KEY POINTS:
"If he was breathing, he'd be here." It's that simple for Jenny Wade.
The Warkworth mother knows her son, 17-year-old Luke Mason, better than anyone, and yesterday she told the Herald on Sunday her hope of finding the missing teenager alive was gone.
"When you find shoes by the water...
"He didn't come back up to get his shoes. I can't think of anything else that fits."
Mystery surrounding the young farm hand's disappearance after a party nine days ago deepened yesterday as 150 searchers from Warkworth scoured river banks and bush but failed to find any sign of him.
A week of intense searching by police on foot, a police dive squad, the Eagle helicopter and friends and family had discovered only a pair of size 13 Globe shoes his mum bought him, and Luke's most prized possession, his BMX bike.
They were spotted 100m apart, near the Mahurangi River, en route from the party to his mum's home north of the town.

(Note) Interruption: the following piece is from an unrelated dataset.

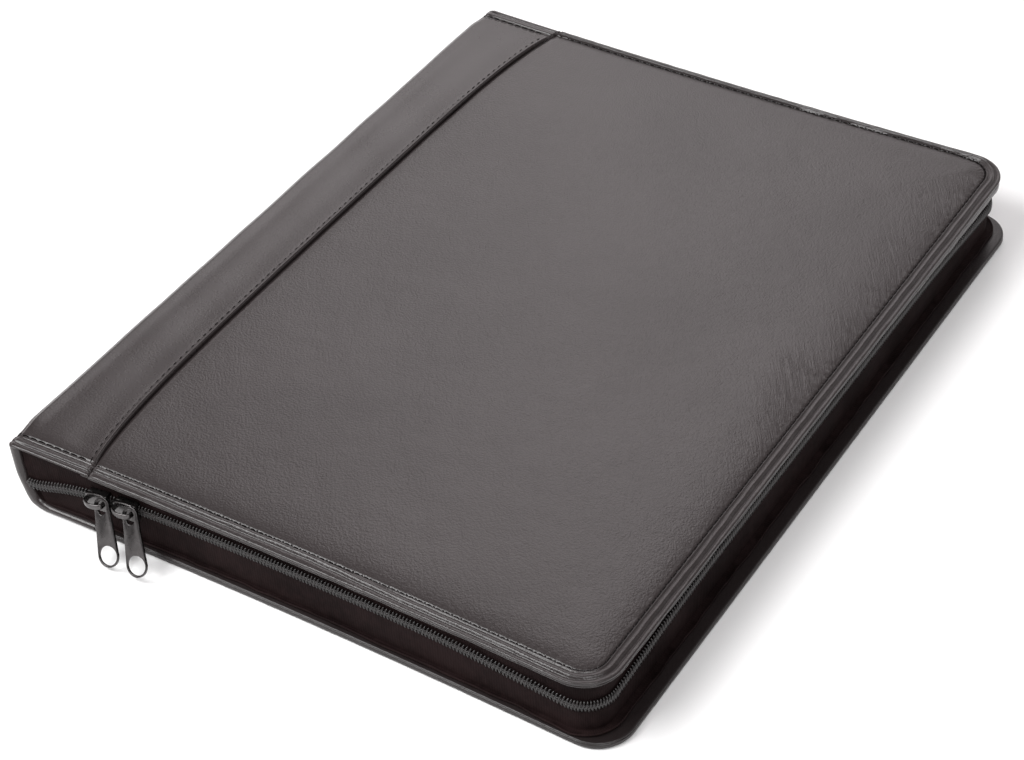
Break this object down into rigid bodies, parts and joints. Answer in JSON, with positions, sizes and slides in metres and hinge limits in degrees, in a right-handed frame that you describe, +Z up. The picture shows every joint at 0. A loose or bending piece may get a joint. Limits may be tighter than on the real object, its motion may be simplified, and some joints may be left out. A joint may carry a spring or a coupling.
{
  "type": "document case",
  "caption": "Zip-round case for documents in dark padded leather, with a wrapped spine, a ribbed zip gusset and hanging metal pulls.",
  "frame": {"origin": "middle of the footprint, on the surface that the case lies on", "axes": "+X from the spine to the open edge, +Y along the spine, from the short side with the zip pulls to the other short side, +Z up out of the front cover"},
  "size_m": [0.2694, 0.362, 0.0334],
  "materials": {
    "front_leather": "grained, semi-matte",
    "spine_leather": "smooth, semi-matte",
    "back_leather": "grained, semi-matte",
    "zip_tape": "ribbed weave",
    "zip_coil": "nylon",
    "gunmetal": "dark gunmetal"
  },
  "bodies": {
    "case": {"front_panel": "front_leather", "back_panel": "back_leather", "spine_wrap": "spine_leather", "front_welt": "spine_leather", "zip_tape_upper": "zip_tape", "zip_tape_lower": "zip_tape", "zip_coil": "zip_coil", "zip_slider_1": "gunmetal", "zip_slider_2": "gunmetal"},
    "pull_1": {"zip_pull_1": "gunmetal"},
    "pull_2": {"zip_pull_2": "gunmetal"}
  },
  "joints": [
    {"name": "pull_1_swing", "type": "hinge", "parent": "case", "child": "pull_1", "pos_m": [-0.08758, -0.16997, 0.02164], "axis": [0, -0.8829, 0.4695], "range_deg": [-48, 3]},
    {"name": "pull_2_swing", "type": "hinge", "parent": "case", "child": "pull_2", "pos_m": [-0.07408, -0.16954, 0.02249], "axis": [0, -0.8829, 0.4695], "range_deg": [-3, 50]}
  ]
}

Police have not discounted two reported sightings of Luke walking along SH1 in the opposite direction from his mother's house on the night of the party.
The small town's rumour mill was in overdrive all week as theories about Luke's disappearance abounded.
One family friend, Trudie Elliott, who was with searchers yesterday, said no one knew exactly what had happened.
"We are searching all down the main roads, in case somebody picked him up," she said.
"He might have thrown up in their car and they didn't like it."
Some people were afraid there could be a more sinister element to Luke's disappearance. "No one knows, it's just a mystery," Elliot said.
Luke, who is described as friendly, polite and dependable, was last seen leaving a friend's party about 8pm last Friday.
He had been drinking tequila - at least half a bottle - and was drunk, but happy, "stoked" with his new job, friends told the Herald on Sunday.
His mother described her son as a "mummy's boy".
"He'd hug me in public, in front of all his friends."
She said she had spent most of the past week trying to work out what might have happened to her eldest son.
"I have moments when I have to go back there, back to where the bike was, and just think, just try and figure it out."
The family was doing everything possible to piece together the mystery, she said.
A psychic in Blenheim had been sent a map and photograph of Luke and a kaumatua may be brought to the river.
"It's just a sense of loss, of big empty openness," she said.
"It's hard for everyone else, because they want to help me heal, but heal from what?"
Kevin Blackman, the Warkworth detective heading the case, said there were no firm leads as to what happened to Luke.
Two witnesses who reported a person stumbling along the main road near where his bike and shoes were found were "fairly certain" it was Luke.
"We are keeping our options completely open."
He said officers were still talking to the dozen people at last Friday's party but rebutted rumours there was any trouble at the party.
"It was just 'See you later guys, I'm off home'."
Blackman said if there was still no progress in the next couple of days, the search effort would be re-evaluated.
"There are a lot of theories going around, it's a small town and people talk."
Elliott said everyone was desperate to find answers.
"I hope this doesn't become an unsolved case, because that just wouldn't be right."
For Wade, the hope may have gone but the support she has received from the community has still been overwhelming.
"It's magical," she said. "I don't feel alone."